Ms Stockman is principally writing about the censure of American nuns by the current regime in Rome. Although there have been instances of abhorrent behavior by Catholic nuns in the past, mainly overseas, this piece had a different focus. Your comment is off-topic and totally irrelevant to the issue at hand. Sadly, I suspect that the predatory nuns to whom you refer would and have been protected by the Vatican in the same fashion as the monster priests which the Vatican has been protecting for time unimaginable. But, by all means, help to deflect attention and responsibility from the old men who run the show in the RCC.
So on point. Yes, the American nuns that Ms Stockman is writing about are all about fascism and race purity. Really? Is that your somewhat oblique allusion?

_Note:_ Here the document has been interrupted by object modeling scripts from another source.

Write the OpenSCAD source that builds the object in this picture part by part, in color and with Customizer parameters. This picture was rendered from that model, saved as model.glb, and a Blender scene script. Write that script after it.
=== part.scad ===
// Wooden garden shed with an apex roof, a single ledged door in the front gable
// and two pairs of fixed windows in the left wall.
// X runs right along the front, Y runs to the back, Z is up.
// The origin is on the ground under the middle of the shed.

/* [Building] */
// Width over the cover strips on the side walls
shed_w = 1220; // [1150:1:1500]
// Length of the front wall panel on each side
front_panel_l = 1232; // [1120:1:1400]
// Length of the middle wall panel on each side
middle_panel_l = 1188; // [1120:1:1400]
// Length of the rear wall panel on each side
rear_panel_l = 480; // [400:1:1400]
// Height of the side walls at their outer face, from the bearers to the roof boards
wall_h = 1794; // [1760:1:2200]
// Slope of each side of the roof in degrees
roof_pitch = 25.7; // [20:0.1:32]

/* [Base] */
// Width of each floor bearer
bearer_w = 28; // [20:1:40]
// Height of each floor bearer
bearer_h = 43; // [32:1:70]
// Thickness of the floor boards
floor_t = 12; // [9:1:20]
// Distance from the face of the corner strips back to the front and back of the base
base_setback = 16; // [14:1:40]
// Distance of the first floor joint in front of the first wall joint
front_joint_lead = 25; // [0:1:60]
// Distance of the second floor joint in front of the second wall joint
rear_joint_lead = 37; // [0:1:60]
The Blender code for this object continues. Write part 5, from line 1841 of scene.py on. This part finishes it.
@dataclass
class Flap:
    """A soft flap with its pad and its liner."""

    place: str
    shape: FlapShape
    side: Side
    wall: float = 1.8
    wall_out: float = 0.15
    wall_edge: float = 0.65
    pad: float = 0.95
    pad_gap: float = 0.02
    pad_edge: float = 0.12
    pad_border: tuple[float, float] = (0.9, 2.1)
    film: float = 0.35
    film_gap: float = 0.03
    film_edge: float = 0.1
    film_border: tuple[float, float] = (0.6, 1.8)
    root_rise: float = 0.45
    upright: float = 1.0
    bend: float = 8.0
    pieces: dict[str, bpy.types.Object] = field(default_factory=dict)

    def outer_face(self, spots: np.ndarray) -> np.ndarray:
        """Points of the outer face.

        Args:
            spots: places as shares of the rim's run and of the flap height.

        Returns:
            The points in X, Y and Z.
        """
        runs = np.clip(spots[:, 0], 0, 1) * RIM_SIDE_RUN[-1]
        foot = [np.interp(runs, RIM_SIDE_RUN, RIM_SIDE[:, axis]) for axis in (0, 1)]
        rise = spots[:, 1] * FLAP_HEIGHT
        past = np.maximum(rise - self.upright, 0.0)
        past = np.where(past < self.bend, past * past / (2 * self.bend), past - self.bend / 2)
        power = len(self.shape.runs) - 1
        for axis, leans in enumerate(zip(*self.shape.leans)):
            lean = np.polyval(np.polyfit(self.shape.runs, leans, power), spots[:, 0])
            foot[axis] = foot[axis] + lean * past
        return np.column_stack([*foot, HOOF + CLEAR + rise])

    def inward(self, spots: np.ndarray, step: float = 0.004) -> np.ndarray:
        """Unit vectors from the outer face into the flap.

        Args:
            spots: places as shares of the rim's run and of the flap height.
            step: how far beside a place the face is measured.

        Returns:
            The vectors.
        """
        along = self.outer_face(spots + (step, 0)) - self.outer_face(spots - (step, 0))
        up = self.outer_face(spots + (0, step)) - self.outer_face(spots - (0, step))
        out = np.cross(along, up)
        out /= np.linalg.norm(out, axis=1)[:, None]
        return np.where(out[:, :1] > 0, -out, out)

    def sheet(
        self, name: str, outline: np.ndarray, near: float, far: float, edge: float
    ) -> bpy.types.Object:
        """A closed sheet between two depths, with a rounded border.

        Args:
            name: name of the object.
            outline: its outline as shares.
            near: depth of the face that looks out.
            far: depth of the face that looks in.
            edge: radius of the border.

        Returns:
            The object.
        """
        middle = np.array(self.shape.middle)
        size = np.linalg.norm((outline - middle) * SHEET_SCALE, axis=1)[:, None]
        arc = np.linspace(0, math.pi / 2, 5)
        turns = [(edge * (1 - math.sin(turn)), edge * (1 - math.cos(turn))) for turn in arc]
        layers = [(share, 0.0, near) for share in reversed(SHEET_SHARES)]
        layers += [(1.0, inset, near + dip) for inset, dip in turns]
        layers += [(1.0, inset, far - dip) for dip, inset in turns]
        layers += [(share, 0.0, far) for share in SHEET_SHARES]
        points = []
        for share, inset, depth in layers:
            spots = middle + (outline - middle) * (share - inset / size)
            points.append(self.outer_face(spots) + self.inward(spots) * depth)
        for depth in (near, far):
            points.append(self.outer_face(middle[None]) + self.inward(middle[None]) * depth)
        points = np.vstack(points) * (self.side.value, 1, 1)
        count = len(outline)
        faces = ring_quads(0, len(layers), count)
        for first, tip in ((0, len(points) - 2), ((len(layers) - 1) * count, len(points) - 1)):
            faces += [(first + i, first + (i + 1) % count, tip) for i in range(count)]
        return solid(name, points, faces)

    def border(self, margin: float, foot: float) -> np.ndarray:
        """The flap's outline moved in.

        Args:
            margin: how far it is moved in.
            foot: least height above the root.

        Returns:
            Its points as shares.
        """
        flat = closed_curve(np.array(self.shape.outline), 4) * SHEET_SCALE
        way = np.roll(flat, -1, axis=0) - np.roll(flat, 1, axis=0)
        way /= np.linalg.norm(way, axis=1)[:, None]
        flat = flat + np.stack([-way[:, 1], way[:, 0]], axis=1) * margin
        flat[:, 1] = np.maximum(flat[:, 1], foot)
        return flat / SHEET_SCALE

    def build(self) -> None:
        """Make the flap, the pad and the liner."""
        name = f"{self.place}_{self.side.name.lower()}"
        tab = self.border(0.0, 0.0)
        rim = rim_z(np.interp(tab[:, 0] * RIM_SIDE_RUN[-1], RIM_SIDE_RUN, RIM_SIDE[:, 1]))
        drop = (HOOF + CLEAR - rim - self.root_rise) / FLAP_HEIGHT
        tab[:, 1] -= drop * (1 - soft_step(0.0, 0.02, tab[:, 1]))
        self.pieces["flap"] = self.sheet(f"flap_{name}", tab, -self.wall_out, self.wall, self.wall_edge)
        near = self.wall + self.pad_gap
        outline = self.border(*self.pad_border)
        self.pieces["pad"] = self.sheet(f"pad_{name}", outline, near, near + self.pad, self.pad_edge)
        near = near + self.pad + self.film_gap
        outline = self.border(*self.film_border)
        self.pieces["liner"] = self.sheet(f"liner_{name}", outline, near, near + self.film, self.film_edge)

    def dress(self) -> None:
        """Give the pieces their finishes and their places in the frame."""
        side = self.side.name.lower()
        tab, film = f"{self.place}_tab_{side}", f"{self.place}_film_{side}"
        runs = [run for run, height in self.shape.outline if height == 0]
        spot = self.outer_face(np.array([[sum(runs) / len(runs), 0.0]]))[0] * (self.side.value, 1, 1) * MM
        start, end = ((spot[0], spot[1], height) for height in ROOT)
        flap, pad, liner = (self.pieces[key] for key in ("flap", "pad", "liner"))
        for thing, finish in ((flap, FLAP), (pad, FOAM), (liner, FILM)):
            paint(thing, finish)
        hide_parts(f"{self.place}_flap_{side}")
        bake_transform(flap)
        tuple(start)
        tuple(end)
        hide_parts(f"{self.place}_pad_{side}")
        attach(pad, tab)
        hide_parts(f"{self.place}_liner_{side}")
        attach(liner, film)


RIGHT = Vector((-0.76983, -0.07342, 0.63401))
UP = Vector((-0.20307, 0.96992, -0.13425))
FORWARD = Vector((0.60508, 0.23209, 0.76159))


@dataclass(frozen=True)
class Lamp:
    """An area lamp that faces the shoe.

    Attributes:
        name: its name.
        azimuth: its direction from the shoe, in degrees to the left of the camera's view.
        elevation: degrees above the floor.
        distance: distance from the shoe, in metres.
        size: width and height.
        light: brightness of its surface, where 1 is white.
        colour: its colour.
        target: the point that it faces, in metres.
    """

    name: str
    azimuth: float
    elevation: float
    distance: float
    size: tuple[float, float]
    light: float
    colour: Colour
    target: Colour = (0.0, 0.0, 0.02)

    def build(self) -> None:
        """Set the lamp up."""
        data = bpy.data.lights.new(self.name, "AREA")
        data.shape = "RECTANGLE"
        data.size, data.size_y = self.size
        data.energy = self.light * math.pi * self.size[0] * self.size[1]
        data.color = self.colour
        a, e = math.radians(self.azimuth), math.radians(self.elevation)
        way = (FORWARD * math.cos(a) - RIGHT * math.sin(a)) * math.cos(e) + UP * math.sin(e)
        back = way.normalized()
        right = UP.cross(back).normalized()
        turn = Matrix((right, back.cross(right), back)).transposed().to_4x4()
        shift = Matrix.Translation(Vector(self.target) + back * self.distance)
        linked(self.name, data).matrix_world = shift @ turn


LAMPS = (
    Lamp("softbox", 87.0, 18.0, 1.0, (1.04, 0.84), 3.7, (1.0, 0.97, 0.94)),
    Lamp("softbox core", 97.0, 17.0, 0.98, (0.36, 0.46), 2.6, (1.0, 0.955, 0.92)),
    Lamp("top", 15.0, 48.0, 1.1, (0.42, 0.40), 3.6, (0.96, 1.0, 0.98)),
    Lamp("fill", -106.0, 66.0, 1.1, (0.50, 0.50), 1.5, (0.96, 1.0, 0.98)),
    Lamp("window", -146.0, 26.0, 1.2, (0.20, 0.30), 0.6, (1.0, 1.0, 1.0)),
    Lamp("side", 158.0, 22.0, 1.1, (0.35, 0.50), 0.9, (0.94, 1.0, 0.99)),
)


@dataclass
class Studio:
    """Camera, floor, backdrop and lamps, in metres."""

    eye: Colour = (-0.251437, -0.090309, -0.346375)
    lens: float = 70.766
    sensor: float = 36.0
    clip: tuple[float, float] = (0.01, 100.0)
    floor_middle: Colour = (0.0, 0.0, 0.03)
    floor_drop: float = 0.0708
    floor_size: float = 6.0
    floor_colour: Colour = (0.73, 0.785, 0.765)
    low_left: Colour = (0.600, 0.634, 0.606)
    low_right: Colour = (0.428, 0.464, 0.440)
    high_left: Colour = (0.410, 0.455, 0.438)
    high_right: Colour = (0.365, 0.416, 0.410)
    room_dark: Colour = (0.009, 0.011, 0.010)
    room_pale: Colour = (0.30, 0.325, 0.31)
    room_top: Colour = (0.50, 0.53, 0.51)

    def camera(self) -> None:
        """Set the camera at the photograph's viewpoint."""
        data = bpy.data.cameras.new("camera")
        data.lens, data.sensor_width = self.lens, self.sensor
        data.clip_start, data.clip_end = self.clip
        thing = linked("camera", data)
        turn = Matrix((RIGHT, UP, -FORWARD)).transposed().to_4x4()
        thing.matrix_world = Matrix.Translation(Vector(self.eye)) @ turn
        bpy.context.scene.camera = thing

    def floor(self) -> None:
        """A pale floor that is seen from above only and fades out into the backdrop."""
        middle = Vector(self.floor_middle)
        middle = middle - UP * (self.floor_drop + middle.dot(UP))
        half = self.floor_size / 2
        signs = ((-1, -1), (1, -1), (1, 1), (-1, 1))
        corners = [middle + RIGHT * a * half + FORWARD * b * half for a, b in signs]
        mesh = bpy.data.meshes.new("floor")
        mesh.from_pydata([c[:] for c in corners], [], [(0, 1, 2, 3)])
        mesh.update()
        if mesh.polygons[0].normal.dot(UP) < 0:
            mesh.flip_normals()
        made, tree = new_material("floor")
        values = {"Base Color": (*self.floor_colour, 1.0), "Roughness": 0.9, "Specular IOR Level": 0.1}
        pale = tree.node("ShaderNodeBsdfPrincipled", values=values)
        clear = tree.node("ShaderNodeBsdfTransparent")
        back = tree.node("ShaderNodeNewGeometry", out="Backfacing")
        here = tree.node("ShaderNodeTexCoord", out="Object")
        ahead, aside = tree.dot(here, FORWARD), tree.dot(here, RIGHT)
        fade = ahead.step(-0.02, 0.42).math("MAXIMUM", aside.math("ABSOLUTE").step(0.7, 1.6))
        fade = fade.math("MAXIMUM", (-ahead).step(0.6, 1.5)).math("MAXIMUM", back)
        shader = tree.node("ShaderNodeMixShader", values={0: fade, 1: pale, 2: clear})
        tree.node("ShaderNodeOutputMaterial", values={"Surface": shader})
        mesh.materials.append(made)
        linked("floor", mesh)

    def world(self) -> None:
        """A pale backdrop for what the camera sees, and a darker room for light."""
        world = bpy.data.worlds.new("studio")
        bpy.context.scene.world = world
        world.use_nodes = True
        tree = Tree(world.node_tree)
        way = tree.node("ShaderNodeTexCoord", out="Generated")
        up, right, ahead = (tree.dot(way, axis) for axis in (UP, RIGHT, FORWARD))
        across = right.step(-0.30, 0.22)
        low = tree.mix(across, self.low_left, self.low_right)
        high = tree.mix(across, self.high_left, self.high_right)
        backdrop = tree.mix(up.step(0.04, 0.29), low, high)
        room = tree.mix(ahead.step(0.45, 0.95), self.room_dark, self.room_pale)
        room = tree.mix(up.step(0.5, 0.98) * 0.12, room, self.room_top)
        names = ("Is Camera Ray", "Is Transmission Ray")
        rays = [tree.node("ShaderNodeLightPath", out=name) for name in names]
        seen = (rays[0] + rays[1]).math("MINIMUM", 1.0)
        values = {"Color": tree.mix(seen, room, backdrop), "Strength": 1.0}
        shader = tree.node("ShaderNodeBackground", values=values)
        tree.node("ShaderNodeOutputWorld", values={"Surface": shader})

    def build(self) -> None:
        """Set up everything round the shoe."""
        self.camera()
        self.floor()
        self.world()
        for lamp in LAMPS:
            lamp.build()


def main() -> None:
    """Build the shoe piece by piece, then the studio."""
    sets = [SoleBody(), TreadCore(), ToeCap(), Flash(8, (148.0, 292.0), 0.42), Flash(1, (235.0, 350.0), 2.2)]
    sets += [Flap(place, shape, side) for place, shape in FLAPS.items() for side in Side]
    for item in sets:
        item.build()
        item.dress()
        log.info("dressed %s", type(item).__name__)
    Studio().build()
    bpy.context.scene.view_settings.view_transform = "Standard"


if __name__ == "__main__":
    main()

Ordinarily, I agree with your posts, but I feel compelled to argue the point. It is not Ratzinger's and his cronies' church to say who should stay and who should be evicted (oh, that charming term excommunicated). It is their faith and their church, and their decision to weather it out while this incarnation of God's word on earth plays out his tired hand. The white suit in Rome represents a dying proposition while the nuns that he tries to stifle represent a forward looking philosophy of what human beings really are (remind you of anyone? Initials JC). I left the RCC in the early 70s. Back then, they could overlook racism, an immoral war, (we didn't know then what they were doing to children) and a lot of other things but they were all about keeping my neighborhood white. I checked out then but a lot of people that I love and respect did not. I still think that it's the people's church, and the nuns', and I'm waiting for a time when I can come back. Jesus is just allright with me!
I know that it is true what you write about the Catholic priests in the Wehrmacht, and I can add that it was a priest, I think, that aided the safe transport of Hitler's top officials out of Germany and eventually out of Europe to distant shores. But, HHitchener, are there not, in all religions, those who do evil? Does this mean that so many nuns worldwide have not done great things in service of humanity? I know that they have.
Such an arrogant and ignorant post. Millions of Catholics, literally millions, are all too aware of the deep flaws in behavior and policy in the Church, but, you see, they know that these stem from a perversion of the true message of Christ.
Great article and fair defense of Catholic nuns. I am so surprised, however, that you didn't seem to know that our very own Emmanuel College on The Fenway is a well known school founded and still very much under the aegis of the same Sisters of Notre Dame de Namur who founded Trinity College in DC, now named Trinity Washington University. The President of Emmanuel College is a Sister of Notre Dame de Namur, Sister Janet Eisner, SND (and Ph.D.). She lives on an income only derived from her order, having taken a vow of poverty, and is greatly admired for her brilliant and innovative leadership at the school, as well as a commitment to social justice and service. I am a graduate of Emmanuel, as were my mother, aunt and cousins. I am a graduate of Emmanuel, as was my late mother and a number of close relatives. Great school, great great order of sisters, always interested in social justice.